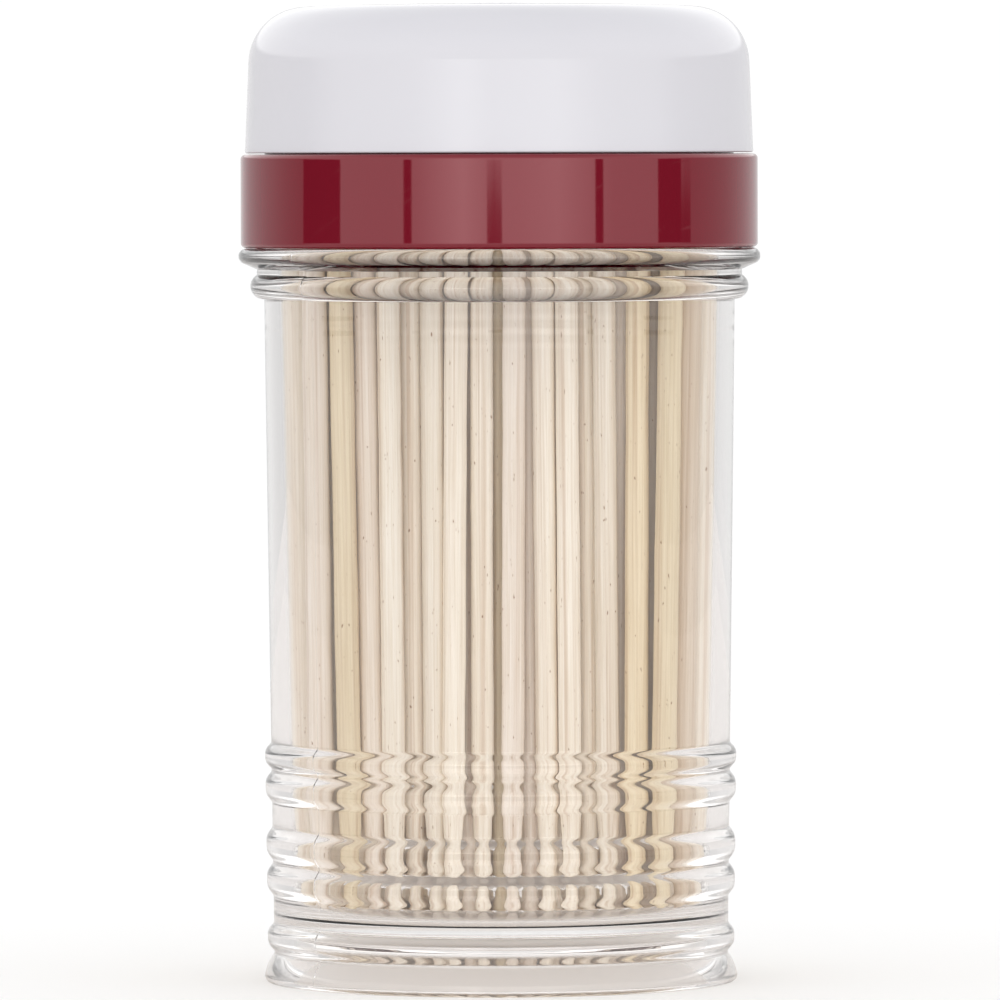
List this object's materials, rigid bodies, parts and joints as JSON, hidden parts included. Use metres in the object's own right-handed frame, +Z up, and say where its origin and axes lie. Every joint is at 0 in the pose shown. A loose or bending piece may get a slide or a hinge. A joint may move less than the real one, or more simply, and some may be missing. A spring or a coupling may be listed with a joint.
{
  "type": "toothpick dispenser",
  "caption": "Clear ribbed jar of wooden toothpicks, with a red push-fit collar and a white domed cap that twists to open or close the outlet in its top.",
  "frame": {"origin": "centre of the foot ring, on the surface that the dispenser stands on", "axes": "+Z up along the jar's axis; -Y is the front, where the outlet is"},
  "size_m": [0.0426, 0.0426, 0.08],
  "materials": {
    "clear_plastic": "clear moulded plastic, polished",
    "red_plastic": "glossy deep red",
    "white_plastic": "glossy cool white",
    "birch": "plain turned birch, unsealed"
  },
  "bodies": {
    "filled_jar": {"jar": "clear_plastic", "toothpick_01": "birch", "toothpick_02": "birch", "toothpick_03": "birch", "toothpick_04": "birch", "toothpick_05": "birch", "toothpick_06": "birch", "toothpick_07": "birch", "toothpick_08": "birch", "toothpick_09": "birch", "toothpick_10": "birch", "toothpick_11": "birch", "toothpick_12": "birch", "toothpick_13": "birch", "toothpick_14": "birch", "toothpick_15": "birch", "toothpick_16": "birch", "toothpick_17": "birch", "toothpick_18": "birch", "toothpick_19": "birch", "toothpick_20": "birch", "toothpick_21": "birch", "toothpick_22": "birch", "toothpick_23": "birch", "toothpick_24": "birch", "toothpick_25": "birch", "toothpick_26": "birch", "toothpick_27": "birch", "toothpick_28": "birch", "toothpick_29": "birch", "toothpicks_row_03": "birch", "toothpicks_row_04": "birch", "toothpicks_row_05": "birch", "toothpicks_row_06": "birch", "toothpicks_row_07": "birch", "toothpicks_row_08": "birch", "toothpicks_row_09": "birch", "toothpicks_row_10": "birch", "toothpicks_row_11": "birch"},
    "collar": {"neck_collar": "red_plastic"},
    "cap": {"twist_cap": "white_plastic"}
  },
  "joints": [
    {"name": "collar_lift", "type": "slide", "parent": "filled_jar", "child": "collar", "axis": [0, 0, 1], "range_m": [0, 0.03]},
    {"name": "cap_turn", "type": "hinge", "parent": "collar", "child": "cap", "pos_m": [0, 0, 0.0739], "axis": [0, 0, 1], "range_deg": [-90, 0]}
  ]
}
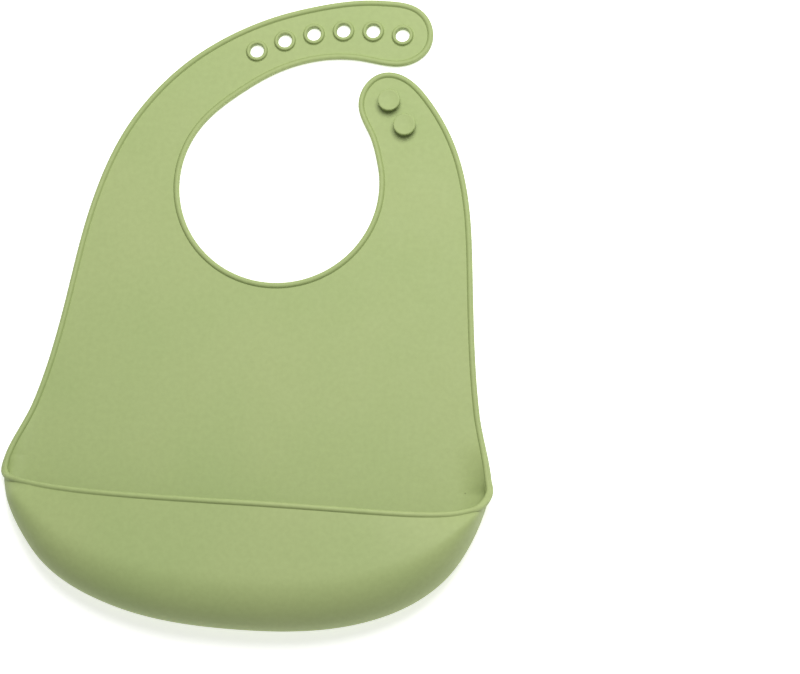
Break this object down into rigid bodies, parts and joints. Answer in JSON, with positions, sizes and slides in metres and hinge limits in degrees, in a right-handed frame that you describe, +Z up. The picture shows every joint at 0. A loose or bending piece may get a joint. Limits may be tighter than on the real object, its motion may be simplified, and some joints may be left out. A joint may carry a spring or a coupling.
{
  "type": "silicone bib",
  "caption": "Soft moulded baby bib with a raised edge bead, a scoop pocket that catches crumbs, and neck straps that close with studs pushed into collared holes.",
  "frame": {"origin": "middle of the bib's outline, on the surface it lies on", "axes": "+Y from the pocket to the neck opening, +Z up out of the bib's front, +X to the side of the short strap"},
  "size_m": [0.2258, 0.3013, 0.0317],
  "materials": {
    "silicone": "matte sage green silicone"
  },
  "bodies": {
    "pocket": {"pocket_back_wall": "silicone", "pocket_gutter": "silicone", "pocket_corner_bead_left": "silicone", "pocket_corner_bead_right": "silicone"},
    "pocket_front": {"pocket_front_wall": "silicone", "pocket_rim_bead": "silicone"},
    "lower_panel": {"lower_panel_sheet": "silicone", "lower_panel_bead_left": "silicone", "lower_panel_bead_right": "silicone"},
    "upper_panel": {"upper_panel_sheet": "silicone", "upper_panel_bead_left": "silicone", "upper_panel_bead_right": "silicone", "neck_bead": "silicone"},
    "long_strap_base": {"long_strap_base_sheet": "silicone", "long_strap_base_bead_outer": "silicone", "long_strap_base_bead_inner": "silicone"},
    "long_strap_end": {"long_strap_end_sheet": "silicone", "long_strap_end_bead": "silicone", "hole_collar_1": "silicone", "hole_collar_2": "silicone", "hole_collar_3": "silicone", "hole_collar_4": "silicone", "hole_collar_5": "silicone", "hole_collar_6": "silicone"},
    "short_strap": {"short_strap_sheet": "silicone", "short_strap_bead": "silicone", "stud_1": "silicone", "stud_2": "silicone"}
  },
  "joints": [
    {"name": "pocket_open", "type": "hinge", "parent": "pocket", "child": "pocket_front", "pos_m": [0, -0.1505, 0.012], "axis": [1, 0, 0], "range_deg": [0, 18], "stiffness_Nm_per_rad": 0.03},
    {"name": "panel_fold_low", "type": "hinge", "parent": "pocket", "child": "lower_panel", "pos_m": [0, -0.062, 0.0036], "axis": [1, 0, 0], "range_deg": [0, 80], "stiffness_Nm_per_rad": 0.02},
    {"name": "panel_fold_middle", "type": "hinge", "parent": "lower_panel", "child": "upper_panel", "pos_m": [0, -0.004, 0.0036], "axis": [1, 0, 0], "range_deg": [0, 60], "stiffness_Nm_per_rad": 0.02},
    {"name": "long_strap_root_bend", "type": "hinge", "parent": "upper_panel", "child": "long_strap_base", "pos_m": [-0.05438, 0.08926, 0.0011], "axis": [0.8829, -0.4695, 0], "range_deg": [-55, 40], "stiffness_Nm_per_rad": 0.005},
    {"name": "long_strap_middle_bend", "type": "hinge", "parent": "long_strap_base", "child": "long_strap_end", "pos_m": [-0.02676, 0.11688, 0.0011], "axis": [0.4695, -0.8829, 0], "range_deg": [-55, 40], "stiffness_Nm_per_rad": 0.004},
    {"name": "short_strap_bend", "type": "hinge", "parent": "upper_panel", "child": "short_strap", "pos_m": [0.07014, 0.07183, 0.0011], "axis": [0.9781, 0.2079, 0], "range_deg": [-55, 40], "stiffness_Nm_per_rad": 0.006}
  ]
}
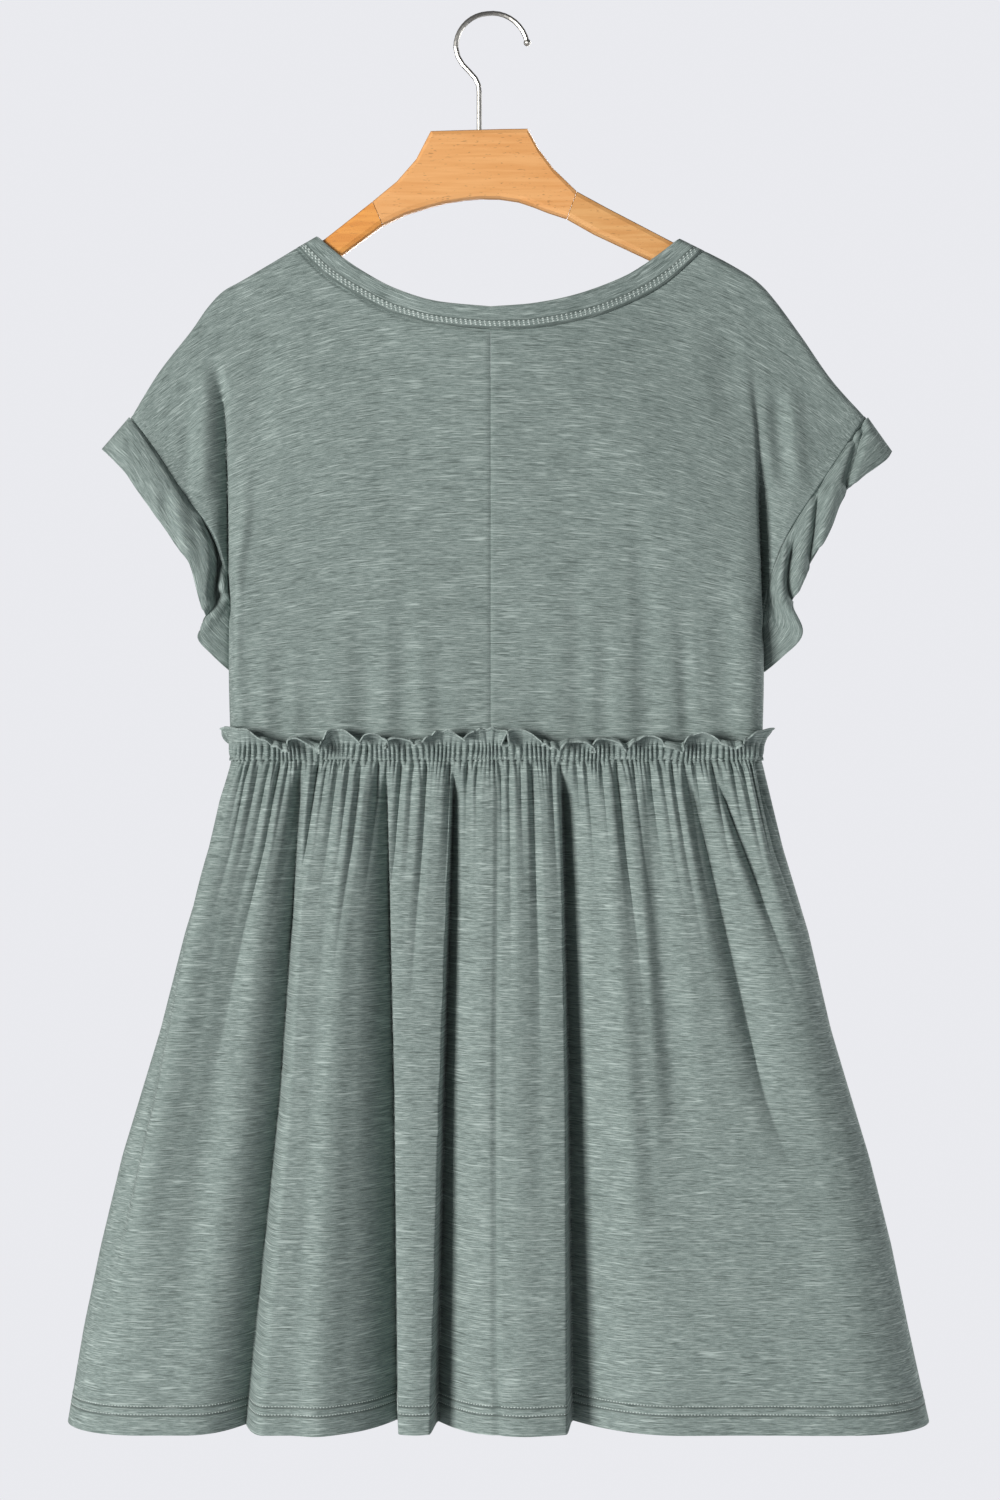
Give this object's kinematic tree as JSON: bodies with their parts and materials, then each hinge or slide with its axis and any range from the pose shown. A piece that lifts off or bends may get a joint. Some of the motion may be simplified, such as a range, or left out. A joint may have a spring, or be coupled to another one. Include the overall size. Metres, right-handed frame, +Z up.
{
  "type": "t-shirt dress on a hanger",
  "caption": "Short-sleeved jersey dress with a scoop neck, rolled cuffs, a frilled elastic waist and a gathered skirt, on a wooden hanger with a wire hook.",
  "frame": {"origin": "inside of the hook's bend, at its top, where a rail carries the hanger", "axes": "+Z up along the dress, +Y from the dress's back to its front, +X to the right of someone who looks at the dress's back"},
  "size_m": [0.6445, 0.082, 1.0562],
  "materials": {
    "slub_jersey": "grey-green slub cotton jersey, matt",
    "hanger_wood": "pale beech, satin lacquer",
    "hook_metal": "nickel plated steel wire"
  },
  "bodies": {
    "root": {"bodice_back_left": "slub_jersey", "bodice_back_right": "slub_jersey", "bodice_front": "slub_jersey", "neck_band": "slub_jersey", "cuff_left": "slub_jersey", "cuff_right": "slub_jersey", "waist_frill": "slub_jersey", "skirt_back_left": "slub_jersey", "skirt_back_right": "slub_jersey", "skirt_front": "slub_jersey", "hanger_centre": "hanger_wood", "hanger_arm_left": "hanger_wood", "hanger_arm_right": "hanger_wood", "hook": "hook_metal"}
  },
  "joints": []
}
═══
* Objective: Repeat exactly the lines from the line containing "Give this object's" through the last line of the records above, including both, and nothing else.

* Reply:
Give this object's kinematic tree as JSON: bodies with their parts and materials, then each hinge or slide with its axis and any range from the pose shown. A piece that lifts off or bends may get a joint. Some of the motion may be simplified, such as a range, or left out. A joint may have a spring, or be coupled to another one. Include the overall size. Metres, right-handed frame, +Z up.
{
  "type": "t-shirt dress on a hanger",
  "caption": "Short-sleeved jersey dress with a scoop neck, rolled cuffs, a frilled elastic waist and a gathered skirt, on a wooden hanger with a wire hook.",
  "frame": {"origin": "inside of the hook's bend, at its top, where a rail carries the hanger", "axes": "+Z up along the dress, +Y from the dress's back to its front, +X to the right of someone who looks at the dress's back"},
  "size_m": [0.6445, 0.082, 1.0562],
  "materials": {
    "slub_jersey": "grey-green slub cotton jersey, matt",
    "hanger_wood": "pale beech, satin lacquer",
    "hook_metal": "nickel plated steel wire"
  },
  "bodies": {
    "root": {"bodice_back_left": "slub_jersey", "bodice_back_right": "slub_jersey", "bodice_front": "slub_jersey", "neck_band": "slub_jersey", "cuff_left": "slub_jersey", "cuff_right": "slub_jersey", "waist_frill": "slub_jersey", "skirt_back_left": "slub_jersey", "skirt_back_right": "slub_jersey", "skirt_front": "slub_jersey", "hanger_centre": "hanger_wood", "hanger_arm_left": "hanger_wood", "hanger_arm_right": "hanger_wood", "hook": "hook_metal"}
  },
  "joints": []
}